En ocasiones el relato abierto a los retratos familiares, como el de su padre, que fecha literariamente en septiembre de 1964 con el título de “Demasiado padre para mí”, es, -así se me hace- puro agobio íntimo; siento su soledad y la necesidad del repliegue sobre sí mismo como leemos en: “Huérfanos de mundo” (1950) o en “Breve viaje sentimental por mi biblioteca” (2013), viaje en el que traza unas notas en las que compara la lectura de los libros y lo que inspiran con el funcionamiento de la memoria. Esta viene a ser para él como las notas que tomó y los vestigios que le dejaron las lecturas. Y concluye que es algo así como una suma de años que “por intranscendentes y rutinarios (…) la memoria ha ido abandonando hasta entregarlos al más atroz de los olvidos”.
Leer a Landero es, en suma, una delicia que reconforta porque muchos de sus pasajes recuerdan pasajes de mi propia vida. Es curioso que me pasara lo mismo que al autor cuando describe su afición por la lectura de las novelas de quiosco y por la experiencia de haber leído antes el Quijote de Doré que el de Cervantes... ¡Cuanto me gustaron aquellos grabados!
Corto y cierro con sus palabras en “Vidas oscuras" que sitúa entre 1925 y 1940, donde establece este impecable diagnóstico social: “Yo no sé de dónde ha sacado esa gente, esta generación infortunada, su temple y su entereza.
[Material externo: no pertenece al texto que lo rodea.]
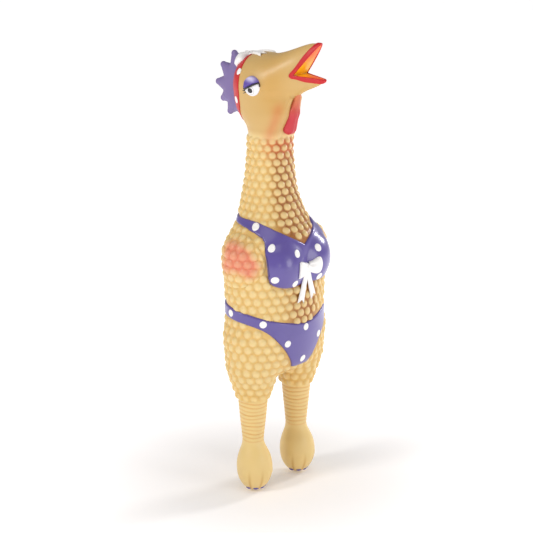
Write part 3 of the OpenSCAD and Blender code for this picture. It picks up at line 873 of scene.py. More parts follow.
def spaced(*stretches):
    """Angles in stretches of (from, to, step), without repeats."""
    return np.unique(np.round(np.concatenate([np.arange(a, b, s) for a, b, s in stretches]), 4))


def body_dot(a, z, base, radius=DOT_R, thick=0.55, rings=4, spokes=28):
    """Round painted dot at angle a and height z, where base gives the height of the face below it."""
    turn = np.linspace(0, 2 * math.pi, spokes, endpoint=False)
    share = np.concatenate([[0.0], np.repeat(np.linspace(1 / rings, 1, rings), spokes)])
    ring_turn = np.concatenate([[0.0], np.tile(turn, rings)])
    width = float(np.linalg.norm(on_body(a + 0.5, z, 0) - on_body(a - 0.5, z, 0)))
    b = a + radius * share * np.cos(ring_turn) / width
    h = z + radius * share * np.sin(ring_turn)
    rise = thick * np.sqrt(np.clip(1 - share**4, 0, 1)) + 0.02 - 0.3 * np.exp(-((share / 0.4) ** 2))
    outer = on_body(b, h, base(b, h) + rise)
    inner = on_body(b, h, base(b, h) - 0.5)
    return np.concatenate([outer, inner]), disc_faces(rings, spokes)


def top_base(a, z):
    return CLOTH_T + cup_rise(np.abs(a), z)


def brief_base(a, z):
    return np.full(np.shape(a), CLOTH_T)


WING_PITCH = 9.2
WING_NUB_HEIGHT = 2.1


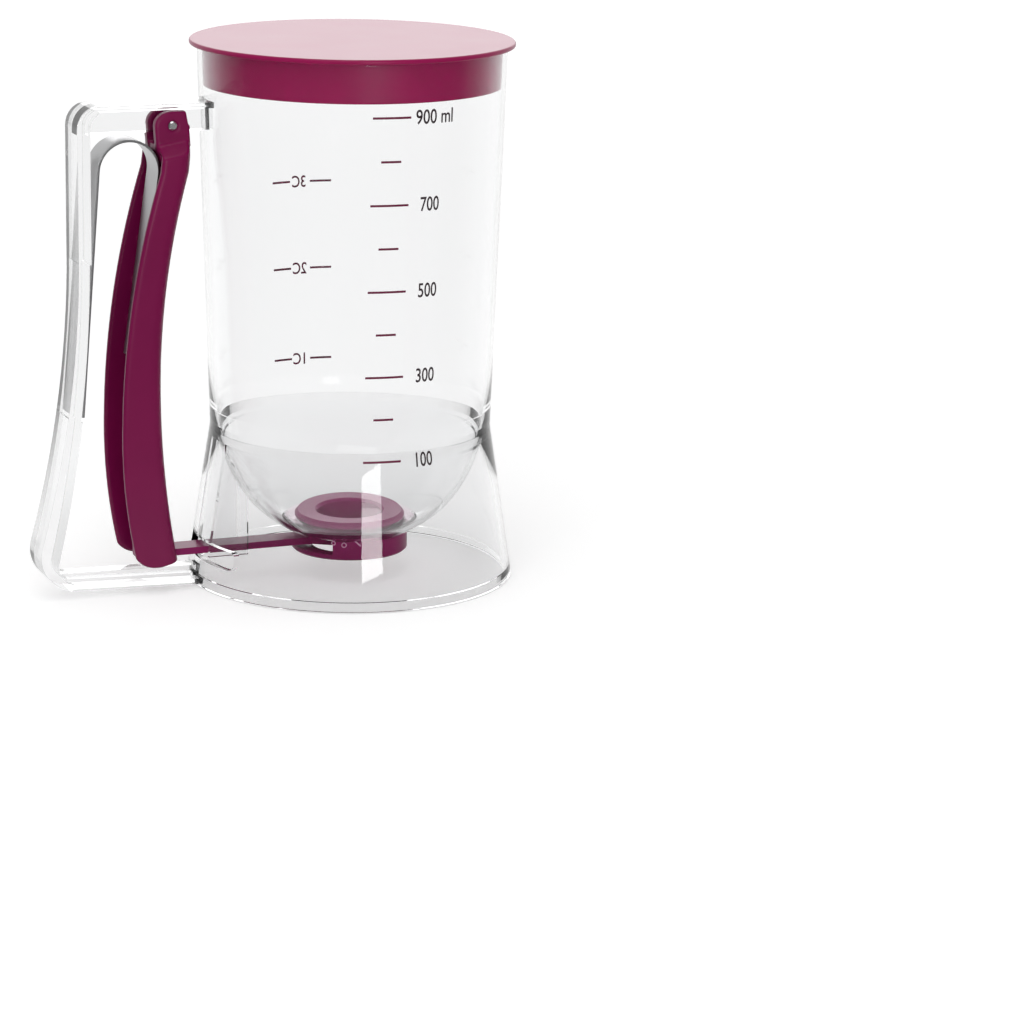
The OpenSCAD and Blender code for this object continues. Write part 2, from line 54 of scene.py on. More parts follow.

Una generación, casi dos, que sufrieron la guerra y la posguerra, que vieron truncados sus proyectos de vida en plena juventud, que trabajaron como mulas y lo sacrificaron todo para que sus hijos corrieran mejor suerte que ellos…”
En fin… “un grano de alegría, un mar de olvido.” Así cierra Landero su Balcón en invierno.